* **Instructions to follow**
Return each line that holds the word "rigid".

* **Input for this task**

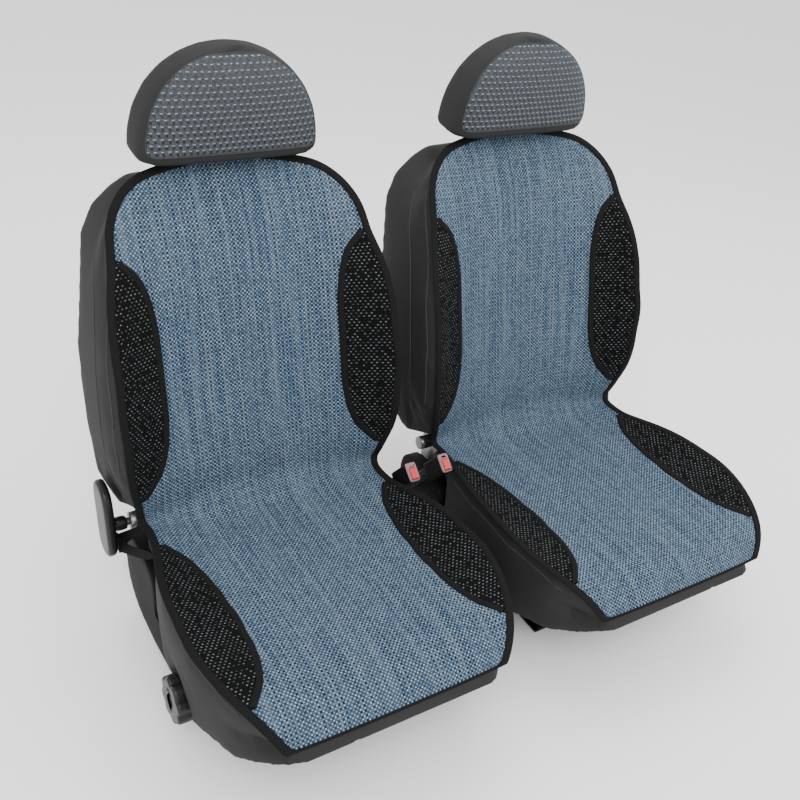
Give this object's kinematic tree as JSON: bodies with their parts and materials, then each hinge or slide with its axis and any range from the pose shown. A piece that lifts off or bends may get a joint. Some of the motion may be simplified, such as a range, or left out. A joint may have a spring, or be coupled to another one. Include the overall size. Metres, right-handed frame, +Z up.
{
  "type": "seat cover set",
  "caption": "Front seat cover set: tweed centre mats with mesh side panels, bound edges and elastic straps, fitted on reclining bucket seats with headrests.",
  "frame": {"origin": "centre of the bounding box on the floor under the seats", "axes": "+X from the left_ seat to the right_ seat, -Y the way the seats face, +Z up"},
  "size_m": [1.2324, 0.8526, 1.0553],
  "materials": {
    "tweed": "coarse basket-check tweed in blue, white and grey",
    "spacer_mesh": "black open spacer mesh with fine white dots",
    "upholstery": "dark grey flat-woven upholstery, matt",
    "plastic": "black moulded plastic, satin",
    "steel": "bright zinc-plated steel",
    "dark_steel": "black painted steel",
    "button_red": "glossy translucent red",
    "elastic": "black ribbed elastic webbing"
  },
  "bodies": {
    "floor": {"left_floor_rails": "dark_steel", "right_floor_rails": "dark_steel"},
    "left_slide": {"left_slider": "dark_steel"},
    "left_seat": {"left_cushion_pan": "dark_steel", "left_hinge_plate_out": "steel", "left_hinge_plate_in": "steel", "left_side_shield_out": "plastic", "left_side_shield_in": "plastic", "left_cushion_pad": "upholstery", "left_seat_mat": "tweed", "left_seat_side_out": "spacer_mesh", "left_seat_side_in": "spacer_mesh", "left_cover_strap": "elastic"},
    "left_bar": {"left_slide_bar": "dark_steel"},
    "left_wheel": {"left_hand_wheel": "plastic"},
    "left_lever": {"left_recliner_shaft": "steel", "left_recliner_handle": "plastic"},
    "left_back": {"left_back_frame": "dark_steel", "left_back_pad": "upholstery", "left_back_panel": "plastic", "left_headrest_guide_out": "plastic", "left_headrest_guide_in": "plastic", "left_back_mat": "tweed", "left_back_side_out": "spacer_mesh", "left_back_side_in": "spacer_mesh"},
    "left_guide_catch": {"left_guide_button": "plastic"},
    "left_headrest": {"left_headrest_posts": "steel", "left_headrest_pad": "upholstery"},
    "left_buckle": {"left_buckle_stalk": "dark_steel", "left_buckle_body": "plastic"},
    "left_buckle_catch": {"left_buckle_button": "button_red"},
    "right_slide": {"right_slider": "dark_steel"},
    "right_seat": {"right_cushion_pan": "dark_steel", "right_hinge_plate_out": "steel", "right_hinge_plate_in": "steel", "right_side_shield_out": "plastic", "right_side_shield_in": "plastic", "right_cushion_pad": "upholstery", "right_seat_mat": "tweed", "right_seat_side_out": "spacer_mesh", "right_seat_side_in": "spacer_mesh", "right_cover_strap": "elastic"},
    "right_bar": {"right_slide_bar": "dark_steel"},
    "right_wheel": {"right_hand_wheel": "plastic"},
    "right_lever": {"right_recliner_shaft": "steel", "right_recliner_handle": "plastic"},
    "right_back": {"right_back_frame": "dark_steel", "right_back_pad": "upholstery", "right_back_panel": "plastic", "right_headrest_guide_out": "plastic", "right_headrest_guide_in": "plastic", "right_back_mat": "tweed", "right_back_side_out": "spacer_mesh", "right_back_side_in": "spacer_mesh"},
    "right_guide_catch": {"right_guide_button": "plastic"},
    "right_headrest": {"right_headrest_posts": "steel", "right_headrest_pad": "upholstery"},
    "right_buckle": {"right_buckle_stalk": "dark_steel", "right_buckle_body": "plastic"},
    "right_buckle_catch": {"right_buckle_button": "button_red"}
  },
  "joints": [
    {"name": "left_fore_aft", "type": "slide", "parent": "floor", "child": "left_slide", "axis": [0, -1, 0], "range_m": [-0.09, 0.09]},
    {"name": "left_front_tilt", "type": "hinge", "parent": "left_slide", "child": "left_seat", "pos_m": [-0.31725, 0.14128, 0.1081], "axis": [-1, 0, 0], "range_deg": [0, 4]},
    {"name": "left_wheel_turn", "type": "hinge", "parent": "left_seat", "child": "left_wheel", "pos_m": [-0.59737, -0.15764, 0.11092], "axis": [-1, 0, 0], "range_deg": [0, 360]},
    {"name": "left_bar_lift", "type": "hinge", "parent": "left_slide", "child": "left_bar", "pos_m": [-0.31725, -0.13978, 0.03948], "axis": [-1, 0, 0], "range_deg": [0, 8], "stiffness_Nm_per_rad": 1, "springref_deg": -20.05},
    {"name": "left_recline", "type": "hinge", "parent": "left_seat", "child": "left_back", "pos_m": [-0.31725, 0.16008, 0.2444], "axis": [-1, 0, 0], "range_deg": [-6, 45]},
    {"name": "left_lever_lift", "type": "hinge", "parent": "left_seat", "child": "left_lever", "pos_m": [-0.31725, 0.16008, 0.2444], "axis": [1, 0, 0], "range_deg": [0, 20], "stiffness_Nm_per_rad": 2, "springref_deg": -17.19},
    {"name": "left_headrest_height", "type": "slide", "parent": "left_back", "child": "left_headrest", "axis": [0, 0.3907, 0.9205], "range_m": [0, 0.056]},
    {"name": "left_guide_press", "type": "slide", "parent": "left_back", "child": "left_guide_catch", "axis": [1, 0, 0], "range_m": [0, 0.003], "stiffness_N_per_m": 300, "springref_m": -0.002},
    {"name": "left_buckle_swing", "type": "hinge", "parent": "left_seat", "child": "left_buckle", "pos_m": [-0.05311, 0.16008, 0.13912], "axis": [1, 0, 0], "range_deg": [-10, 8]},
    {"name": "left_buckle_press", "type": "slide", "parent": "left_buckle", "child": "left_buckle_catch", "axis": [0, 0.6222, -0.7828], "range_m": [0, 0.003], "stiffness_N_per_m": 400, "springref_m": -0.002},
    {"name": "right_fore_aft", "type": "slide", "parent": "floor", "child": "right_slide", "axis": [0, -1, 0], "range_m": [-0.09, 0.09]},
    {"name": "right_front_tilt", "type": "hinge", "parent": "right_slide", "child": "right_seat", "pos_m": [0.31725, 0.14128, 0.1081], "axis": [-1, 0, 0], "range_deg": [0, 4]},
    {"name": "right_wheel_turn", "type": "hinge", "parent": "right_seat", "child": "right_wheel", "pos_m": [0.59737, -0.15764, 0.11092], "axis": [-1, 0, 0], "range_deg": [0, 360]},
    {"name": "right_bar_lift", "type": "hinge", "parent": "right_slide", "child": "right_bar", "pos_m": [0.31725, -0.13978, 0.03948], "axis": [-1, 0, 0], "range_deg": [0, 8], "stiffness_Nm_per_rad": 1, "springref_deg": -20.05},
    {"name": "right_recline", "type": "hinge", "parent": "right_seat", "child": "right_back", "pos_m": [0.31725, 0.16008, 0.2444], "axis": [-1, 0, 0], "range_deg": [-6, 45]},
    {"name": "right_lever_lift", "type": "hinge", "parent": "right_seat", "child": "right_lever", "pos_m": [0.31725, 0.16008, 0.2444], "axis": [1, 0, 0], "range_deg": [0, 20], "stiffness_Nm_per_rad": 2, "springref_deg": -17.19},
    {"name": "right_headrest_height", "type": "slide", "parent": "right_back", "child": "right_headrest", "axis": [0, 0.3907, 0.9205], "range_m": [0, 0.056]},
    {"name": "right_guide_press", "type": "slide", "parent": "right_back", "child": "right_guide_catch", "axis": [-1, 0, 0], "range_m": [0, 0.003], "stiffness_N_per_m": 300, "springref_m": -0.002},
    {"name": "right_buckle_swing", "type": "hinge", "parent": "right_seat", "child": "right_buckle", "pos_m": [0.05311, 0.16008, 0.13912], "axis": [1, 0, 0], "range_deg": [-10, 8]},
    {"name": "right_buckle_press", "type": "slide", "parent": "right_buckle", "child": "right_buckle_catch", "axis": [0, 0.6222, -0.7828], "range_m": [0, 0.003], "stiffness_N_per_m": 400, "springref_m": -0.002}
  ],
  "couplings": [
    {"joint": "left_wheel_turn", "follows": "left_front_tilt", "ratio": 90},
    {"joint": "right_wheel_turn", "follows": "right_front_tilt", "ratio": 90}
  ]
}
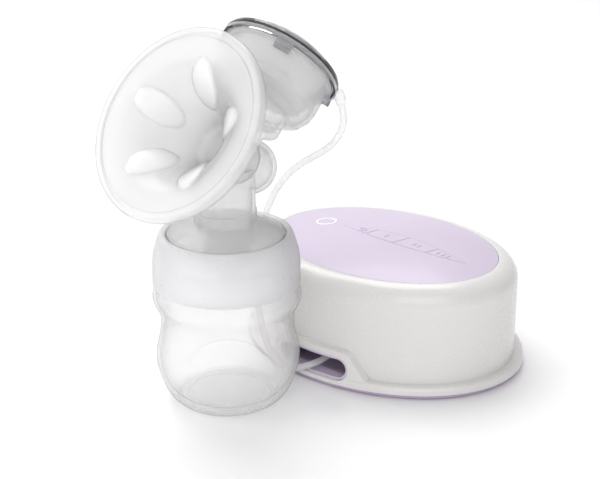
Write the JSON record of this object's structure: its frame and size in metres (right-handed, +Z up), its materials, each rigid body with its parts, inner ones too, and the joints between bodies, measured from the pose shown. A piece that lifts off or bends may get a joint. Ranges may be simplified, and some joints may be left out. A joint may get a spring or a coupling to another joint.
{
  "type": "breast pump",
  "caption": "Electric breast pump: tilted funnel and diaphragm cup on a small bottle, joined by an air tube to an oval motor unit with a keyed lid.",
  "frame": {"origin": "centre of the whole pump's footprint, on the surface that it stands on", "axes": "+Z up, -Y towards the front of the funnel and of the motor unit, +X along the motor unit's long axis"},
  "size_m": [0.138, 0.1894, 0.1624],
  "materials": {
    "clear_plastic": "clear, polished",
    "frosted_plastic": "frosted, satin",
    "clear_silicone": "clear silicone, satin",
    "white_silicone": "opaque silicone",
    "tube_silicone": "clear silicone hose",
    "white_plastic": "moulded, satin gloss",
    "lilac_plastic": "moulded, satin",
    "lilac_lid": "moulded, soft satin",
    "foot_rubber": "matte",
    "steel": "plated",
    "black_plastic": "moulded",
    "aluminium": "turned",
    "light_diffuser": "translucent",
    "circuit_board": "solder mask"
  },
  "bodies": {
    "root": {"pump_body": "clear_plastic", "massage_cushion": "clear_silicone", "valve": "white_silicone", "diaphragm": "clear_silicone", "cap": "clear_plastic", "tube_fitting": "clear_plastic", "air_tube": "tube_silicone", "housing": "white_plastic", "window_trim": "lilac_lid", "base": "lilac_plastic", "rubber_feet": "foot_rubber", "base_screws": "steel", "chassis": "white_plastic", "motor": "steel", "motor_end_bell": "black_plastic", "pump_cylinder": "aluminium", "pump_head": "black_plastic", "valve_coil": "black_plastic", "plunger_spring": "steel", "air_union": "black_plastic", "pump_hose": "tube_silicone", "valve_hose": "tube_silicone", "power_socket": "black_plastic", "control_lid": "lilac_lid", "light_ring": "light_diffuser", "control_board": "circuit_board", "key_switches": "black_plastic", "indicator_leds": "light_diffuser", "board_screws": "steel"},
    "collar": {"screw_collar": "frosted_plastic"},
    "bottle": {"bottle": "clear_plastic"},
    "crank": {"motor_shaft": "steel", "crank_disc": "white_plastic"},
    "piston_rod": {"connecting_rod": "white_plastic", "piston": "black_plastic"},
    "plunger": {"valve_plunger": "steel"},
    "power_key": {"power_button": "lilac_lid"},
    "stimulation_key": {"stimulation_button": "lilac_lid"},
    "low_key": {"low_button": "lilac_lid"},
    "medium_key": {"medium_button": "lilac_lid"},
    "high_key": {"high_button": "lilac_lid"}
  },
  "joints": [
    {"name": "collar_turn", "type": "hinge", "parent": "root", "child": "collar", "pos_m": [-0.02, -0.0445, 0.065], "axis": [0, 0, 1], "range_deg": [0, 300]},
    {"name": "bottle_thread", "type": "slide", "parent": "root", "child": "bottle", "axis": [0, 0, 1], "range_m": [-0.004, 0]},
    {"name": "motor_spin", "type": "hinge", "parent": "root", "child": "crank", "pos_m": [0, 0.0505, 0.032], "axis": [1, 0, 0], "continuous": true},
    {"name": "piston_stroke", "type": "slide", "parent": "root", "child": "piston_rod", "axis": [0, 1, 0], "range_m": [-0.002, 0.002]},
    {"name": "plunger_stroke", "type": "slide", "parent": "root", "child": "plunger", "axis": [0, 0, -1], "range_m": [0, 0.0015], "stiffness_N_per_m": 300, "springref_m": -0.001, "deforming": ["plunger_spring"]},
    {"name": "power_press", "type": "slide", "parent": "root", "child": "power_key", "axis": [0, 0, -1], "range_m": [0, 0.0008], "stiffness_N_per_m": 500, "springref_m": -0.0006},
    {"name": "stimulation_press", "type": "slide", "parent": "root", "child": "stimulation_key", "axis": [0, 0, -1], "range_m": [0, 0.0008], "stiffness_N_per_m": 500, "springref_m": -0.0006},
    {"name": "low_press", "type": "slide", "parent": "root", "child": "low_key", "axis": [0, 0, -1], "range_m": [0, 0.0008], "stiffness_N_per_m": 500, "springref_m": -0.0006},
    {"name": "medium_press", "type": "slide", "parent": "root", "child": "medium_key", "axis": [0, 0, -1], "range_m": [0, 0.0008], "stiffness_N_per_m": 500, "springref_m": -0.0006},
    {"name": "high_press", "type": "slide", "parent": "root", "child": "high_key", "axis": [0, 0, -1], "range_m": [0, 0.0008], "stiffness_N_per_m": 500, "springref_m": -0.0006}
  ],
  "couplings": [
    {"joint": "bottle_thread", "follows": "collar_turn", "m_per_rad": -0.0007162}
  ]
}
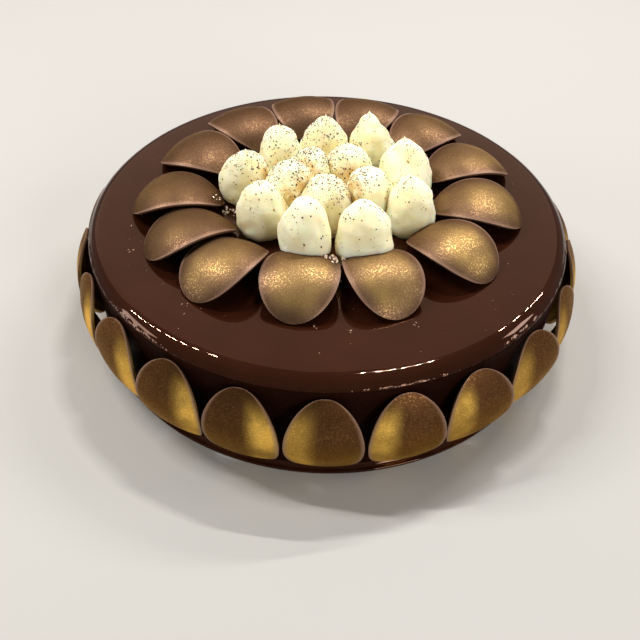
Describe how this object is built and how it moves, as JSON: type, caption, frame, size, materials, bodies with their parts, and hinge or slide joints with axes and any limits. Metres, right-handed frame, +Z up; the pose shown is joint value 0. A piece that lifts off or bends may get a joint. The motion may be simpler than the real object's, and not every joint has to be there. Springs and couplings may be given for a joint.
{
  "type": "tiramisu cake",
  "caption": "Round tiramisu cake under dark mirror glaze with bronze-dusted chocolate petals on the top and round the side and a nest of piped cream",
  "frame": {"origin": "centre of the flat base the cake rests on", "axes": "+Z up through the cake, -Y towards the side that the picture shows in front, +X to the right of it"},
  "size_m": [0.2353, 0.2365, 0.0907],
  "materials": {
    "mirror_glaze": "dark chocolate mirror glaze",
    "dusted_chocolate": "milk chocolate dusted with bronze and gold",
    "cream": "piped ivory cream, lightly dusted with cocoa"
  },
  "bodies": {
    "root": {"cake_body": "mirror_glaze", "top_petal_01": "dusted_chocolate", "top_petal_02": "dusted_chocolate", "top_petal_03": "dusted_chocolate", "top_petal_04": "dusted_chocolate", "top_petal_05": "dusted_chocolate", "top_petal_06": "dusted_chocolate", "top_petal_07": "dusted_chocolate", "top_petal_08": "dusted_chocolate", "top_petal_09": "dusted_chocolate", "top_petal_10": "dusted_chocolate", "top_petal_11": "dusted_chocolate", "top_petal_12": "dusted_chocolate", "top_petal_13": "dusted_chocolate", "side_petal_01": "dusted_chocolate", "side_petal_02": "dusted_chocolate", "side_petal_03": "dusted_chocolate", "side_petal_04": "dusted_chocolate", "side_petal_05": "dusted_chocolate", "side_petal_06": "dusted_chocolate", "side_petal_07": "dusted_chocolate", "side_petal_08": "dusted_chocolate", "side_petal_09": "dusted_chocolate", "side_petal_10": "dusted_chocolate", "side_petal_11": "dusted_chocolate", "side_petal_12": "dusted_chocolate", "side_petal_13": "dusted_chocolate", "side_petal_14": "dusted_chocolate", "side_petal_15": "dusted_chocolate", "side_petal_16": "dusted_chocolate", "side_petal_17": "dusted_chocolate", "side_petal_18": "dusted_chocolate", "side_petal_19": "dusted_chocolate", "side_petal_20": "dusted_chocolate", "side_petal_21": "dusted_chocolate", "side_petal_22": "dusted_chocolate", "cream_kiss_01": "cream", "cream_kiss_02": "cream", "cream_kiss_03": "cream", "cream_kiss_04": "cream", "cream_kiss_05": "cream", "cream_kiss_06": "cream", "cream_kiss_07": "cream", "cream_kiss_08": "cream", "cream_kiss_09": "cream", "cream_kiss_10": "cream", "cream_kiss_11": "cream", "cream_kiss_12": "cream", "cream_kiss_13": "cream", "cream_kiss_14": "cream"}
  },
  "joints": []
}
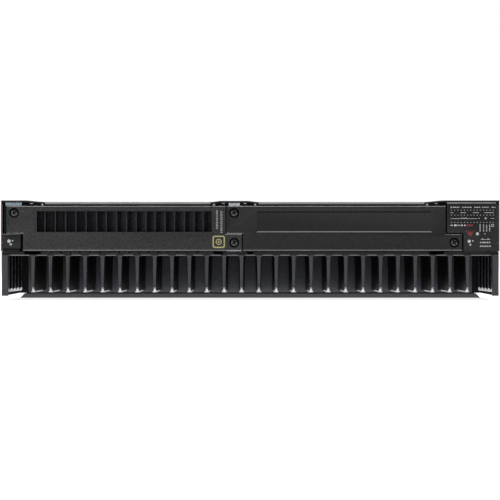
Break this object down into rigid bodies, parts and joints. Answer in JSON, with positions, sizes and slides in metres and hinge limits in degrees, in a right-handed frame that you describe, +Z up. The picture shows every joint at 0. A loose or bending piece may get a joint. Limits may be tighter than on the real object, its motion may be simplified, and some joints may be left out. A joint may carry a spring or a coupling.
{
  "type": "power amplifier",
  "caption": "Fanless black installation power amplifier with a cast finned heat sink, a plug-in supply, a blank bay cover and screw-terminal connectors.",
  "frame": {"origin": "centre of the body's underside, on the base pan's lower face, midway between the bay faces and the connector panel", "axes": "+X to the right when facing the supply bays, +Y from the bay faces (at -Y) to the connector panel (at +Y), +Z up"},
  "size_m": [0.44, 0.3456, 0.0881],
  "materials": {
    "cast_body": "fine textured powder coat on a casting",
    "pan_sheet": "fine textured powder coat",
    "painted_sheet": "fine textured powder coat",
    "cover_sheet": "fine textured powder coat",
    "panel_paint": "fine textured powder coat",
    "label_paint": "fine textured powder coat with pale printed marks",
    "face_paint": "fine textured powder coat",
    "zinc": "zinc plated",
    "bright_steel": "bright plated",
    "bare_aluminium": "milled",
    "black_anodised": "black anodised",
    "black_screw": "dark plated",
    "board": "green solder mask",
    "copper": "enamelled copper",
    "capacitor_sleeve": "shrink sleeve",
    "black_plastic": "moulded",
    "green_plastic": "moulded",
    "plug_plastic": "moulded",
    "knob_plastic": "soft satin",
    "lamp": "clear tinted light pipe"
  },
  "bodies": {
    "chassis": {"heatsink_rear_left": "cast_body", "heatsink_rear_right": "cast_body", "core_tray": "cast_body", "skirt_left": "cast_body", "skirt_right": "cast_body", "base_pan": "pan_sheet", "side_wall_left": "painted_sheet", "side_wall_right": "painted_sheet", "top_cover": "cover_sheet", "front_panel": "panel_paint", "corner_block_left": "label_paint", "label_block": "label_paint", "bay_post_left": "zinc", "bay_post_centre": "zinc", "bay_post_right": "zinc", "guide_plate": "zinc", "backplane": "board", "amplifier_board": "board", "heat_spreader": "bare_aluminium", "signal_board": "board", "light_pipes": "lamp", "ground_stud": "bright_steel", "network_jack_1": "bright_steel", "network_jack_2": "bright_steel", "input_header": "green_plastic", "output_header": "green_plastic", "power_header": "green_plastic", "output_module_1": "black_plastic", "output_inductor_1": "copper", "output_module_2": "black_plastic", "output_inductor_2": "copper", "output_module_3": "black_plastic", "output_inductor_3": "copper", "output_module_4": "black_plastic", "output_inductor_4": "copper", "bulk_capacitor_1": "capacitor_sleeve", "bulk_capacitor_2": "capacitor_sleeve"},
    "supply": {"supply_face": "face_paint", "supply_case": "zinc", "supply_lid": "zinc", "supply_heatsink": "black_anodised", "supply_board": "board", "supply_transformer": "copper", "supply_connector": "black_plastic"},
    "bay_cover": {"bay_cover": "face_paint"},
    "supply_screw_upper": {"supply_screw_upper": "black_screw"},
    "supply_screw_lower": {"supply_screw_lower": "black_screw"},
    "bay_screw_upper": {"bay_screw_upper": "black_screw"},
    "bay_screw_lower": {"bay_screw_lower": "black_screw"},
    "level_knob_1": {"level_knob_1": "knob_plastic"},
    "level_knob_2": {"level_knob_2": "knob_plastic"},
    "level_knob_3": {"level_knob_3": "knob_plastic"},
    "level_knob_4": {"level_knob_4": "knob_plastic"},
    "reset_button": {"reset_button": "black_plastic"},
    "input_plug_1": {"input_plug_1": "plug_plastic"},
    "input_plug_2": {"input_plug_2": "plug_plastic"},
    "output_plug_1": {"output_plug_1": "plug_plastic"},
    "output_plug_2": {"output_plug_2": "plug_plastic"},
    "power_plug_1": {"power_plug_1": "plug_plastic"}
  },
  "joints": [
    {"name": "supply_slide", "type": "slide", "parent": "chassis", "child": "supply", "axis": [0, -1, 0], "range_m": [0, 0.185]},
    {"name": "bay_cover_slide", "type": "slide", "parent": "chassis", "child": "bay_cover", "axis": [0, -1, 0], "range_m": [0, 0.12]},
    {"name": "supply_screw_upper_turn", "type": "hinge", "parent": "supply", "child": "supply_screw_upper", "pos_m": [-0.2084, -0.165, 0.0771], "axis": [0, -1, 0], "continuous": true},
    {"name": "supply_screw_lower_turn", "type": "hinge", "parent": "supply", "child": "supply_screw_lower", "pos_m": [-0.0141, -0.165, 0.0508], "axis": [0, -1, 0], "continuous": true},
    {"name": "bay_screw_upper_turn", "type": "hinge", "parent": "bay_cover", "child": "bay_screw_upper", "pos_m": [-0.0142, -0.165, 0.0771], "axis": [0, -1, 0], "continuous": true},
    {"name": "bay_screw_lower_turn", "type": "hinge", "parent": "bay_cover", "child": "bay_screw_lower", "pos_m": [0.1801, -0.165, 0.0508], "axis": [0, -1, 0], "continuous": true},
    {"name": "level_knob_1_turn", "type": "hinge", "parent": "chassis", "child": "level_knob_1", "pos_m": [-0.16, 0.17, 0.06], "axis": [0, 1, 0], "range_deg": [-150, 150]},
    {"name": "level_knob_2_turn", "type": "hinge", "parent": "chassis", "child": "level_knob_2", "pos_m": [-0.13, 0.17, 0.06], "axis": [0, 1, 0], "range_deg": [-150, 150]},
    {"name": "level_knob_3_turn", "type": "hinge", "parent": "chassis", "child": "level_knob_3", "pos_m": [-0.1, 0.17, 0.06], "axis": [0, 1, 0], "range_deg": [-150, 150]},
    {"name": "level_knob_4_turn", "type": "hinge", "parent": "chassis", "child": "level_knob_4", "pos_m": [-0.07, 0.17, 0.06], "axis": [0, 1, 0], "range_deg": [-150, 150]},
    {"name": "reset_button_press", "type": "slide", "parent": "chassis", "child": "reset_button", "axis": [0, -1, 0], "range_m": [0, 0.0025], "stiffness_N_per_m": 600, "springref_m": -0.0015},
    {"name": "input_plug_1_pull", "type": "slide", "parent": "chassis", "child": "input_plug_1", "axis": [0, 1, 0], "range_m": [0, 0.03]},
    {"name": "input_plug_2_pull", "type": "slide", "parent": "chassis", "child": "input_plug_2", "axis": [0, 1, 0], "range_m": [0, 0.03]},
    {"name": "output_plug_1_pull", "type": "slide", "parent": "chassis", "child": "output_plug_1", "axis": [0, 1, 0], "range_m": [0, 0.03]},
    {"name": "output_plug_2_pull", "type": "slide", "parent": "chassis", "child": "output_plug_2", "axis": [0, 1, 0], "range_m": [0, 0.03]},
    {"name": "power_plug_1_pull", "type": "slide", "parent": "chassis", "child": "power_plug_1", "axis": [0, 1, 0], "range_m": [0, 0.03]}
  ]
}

* **Solution below**
Write the JSON record of this object's structure: its frame and size in metres (right-handed, +Z up), its materials, each rigid body with its parts, inner ones too, and the joints between bodies, measured from the pose shown. A piece that lifts off or bends may get a joint. Ranges may be simplified, and some joints may be left out. A joint may get a spring or a coupling to another joint.
Break this object down into rigid bodies, parts and joints. Answer in JSON, with positions, sizes and slides in metres and hinge limits in degrees, in a right-handed frame that you describe, +Z up. The picture shows every joint at 0. A loose or bending piece may get a joint. Limits may be tighter than on the real object, its motion may be simplified, and some joints may be left out. A joint may carry a spring or a coupling.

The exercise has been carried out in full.